The Science of Color: Kelvin and Consistency
The human brain automatically color-corrects the world around us. A white shirt looks white under the warm light of a sunset or the cool light of a fluorescent office lamp. A camera sensor has no such cognitive bias; it simply records the color temperature it sees, measured in Kelvins. Mixing fixtures with different color temperatures without a clear artistic strategy results in a chaotic and unprofessional look on screen. Skin tones can appear sallow or unnaturally ruddy, and what was intended to be a uniform color wash becomes a muddy, inconsistent mess. A cohesive broadcast palette demands meticulous attention to the Kelvin temperature of every light source, from the key lights on a performer to the ambient wash on the audience.
Taming the Dynamic Range
Perhaps the biggest perceptual gap is in dynamic range—the difference between the darkest and brightest parts of an image. The human eye can discern detail in deep shadows and bright highlights simultaneously. A camera’s dynamic range is far more limited. A lighting scheme that feels dramatic and high-contrast in person can translate to crushed, detail-less blacks and blown-out, clipped whites on screen. The lighting designer must act as a compressor, carefully managing the luminance values across the entire scene to fit within the camera’s acceptable range, all without sacrificing the drama and atmosphere for the live audience.
From Black Void to Living Backdrop
For decades, the live audience was a challenge for the broadcast director. In wide shots, the crowd area often became a vast, dark void—a visual dead zone that sucked energy from the frame. Trying to light the audience with conventional fixtures often resulted in simply blasting them with uncomfortable levels of light, creating an unnatural and distracting glare. This is where Immersive Event Technology has fundamentally changed the game.
The solution isn’t just to light the crowd, but to make the crowd the light. By turning every audience member into a pixel in a grand, moving canvas, producers can solve the “black void” problem and create staggering visual opportunities. This is the philosophy that powers Xylobands.

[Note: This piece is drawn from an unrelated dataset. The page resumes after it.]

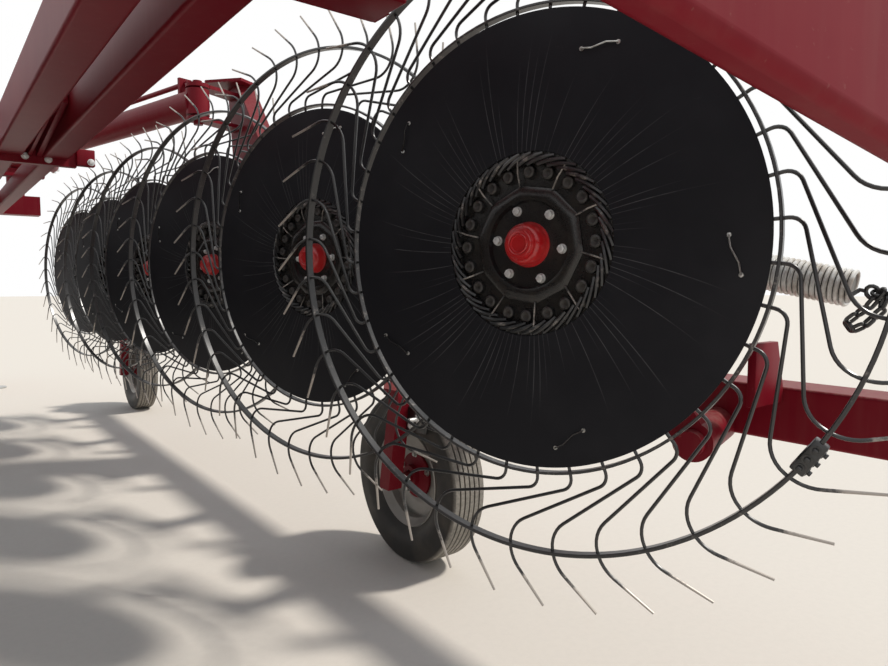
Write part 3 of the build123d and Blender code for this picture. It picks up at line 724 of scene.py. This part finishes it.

Using Radio Controlled LED Wristbands, LED Lanyards, or other Wearable LED Technology, we transform the audience from passive observers into an active, luminous part of the show’s design. Suddenly, the broadcast director’s wide shot is not a void but a vibrant, dynamic backdrop of synchronized color and movement. This creates depth, scale, and an undeniable sense of energy that translates powerfully through the lens.
Proven on the World Stage
This approach is not theoretical; it’s a proven strategy used in some of the world’s most-watched broadcasts. Our work with ITV on shows like Beat The Chasers integrates the studio audience directly into the program’s visual pacing, their wristbands flaring in response to the on-screen action. For the global broadcast of the Formula One 75th Anniversary event, custom Xylo Pendants turned the 13,000-strong arena crowd into an immersive extension of the show, with specific lighting effects mapped to different sections of the audience.
When Maluma performed in his hometown of Medellín, the show was streamed live to over 240 countries. The 54,000 fans, each a point of light, created a spectacle that was as breathtaking for the global audience on Amazon as it was for the fans in the stadium. These LED Crowd Experiences provide broadcast directors with a powerful tool, ensuring that every frame is filled with life and energy.
A Unified Spectacle
Lighting for the camera and the crowd is not about finding a lazy compromise between two competing needs. It’s about adopting a holistic design philosophy where both audiences are considered from the very first creative conversations. It requires a deep understanding of the technical demands of broadcast—of flicker, color science, and dynamic range. And increasingly, it involves leveraging Immersive Events technology to bridge the gap between the stage and the seats.
By transforming the audience into a living, breathing part of the lighting design, we create a single, unified spectacle. The energy the crowd feels is made visible, the scale of the venue is written in light, and the story of the event is told in every pixel—both for the fans in the room and the millions watching around the world.